Lehrer: Carnap und Hempel
Rorty wurde im Jahr 1931 als Sohn einer Journalistenfamilie geboren, die sich zur antistalinistischen Linken zählte. Er studierte an der Chicago University und in Yale, wo unter anderen Rudolf Carnap und Carl Gustav Hempel zu seinen Lehrern zählten.

Carnap wirkte vor seiner Emigration in die USA als Mitglied des Wiener Kreises, Hempel zählte zur Berliner Gesellschaft für empirische Philosophie - zwei Philosophenzirkel, die sich der wissenschaftlichen Neufundierung ihrer Disziplin verschrieben hatten.

Sie setzten auf Logik statt Metaphysik und forderten von den Philosophen, die Erkenntnisse der Fachwissenschaften zur Kenntnis zu nehmen, statt innere Wesensschau zu betreiben. Diese Haltung prägte die Entwicklung der analytischen Philosophie und nicht zuletzt auch das geistige Umfeld, in dem Rorty als Student sozialisiert wurde.
"The Linguistic Turn"
Rortys erste Publikation war die Herausgabe des Bandes "The Linguistic Turn", der die zu Beginn des 20. Jahrunderts einsetzende Hinwendung zur Sprache vorstellte. Der Titel des Buches war prägend, er sollte später Eingang in den allgemeinen Sprachgebrauch finden.
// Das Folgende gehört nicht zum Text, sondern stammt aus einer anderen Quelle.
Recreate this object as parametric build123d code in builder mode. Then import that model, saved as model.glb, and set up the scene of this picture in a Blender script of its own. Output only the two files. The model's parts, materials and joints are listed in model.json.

Vom Inhalt der darin versammelten Aufsätze spricht man heute weniger - vielleicht auch deshalb, weil der Band eher ein Nachruf auf die sprachanalytische Wende denn eine aktuelle Bestandsaufnahme war. 1967, als der Band publiziert wurde, hatte die "reine" analytische Schule ihren Höhepunkt überschritten und zeigte bereits Abnützungserscheinungen.
Ein Philosoph, der Literatur lehrt
In den 1970ern lehrte Rorty an der Princeton University, distanzierte sich aber dort immer mehr von seiner ursprünglichen intellektuellen Ausrichtung. Im Jahr 1982 zog er aus dieser Entwicklung die Konsequenz und wechselte an die University of Virginia in Charlottesville.

Und zwar nicht als an das philosophische Departement, sondern als Professor for Humanities. An der Stanford University, wo er die letzten Jahre bis zu seinem Tod tätig war, besetzte Rorty einen Lehrstuhl für Literaturwissenschaften.

Das zeigt, wie groß der Graben zwischen ihm und der akademischen US-Philosophie geworden war. Wenn jemand - wie Rorty - gerne Heidegger, Nietzsche und Sartre las und darüber schrieb, dann fiel das in den USA in die Kategorie "Literatur".
Angriff auf die zeitlose Erkenntnis
 
Bild: AP

Rortys erstes großes Buch war "Der Spiegel der Natur" (Philosophy and the Mirror of Nature, 1979), in dem er eine Kritik an der Philosophie insgesamt entwickelte.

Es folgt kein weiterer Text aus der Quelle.